Ha!  We will most likely steam some green beans.  I'm not a big casserole fan.  I love pumpkin pie, but haven't made one for years.  Maybe for Christmas.

8ullfrog:
Green Bean Casserole was all marketing. Campbells shoehorned it in to "Thanksgiving" to sell cream of mushroom soup.
I like green beans; I like crispy onion things. I don't like cream of mushroom soup.

Holy poo, my browser just had me drop a semicolon.

6pairsofshoes:
I know that there are mince pies and plum puddings over there in the UK that are consumed around the Christmas holidays, but do you guys eat fruitcake?  Or is that a new world thing?

My grandmother used to bake fruitcake and keep it in a tea towel lined tin; the whole business was soaked in brandy.  I can barely remember how it tasted.  I think she used odd store bought candied fruit in it.  Probably nuts, too. 

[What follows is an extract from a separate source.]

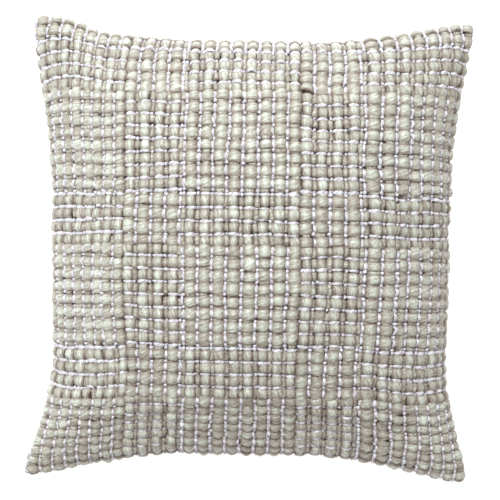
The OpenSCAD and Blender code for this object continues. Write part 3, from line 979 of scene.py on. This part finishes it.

I would like to identify and consume a good fruitcake.  I am not averse to making one.  If anyone has a trusted recipe that they'd be willing to share or point me to, I'd appreciate it.  I'm eating a store bought panetone for breakfast.  It's not bad, but it's very light compared to a fruitcake, at least the kind of fruitcake I associate with the holidays.  Clearly, I'm not Italian.

smokester:

--- Quote from: 6pairsofshoes on December 21, 2021, 09:50:27 AM ---My grandmother used to bake fruitcake and keep it in a tea towel lined tin; the whole business was soaked in brandy.  I can barely remember how it tasted.  I think she used odd store bought candied fruit in it.  Probably nuts, too. 
--- End quote ---

This is pretty much a carbon copy of what my nan used to do with the only difference that we called it "Christmas Cake" as it was much, much heavier than a fruit cake.

We still buy a very small version of this as no one can really stomach it outside the festive season. However, my neice is currently doing a bakery course (she a physiotherapist by trade) at Harrods I think and she is unbelievably good at it - judging by her photos - so I'm hoping that she may consider planning one sometime this year ready for next Christmas. I just have to lay down some hints.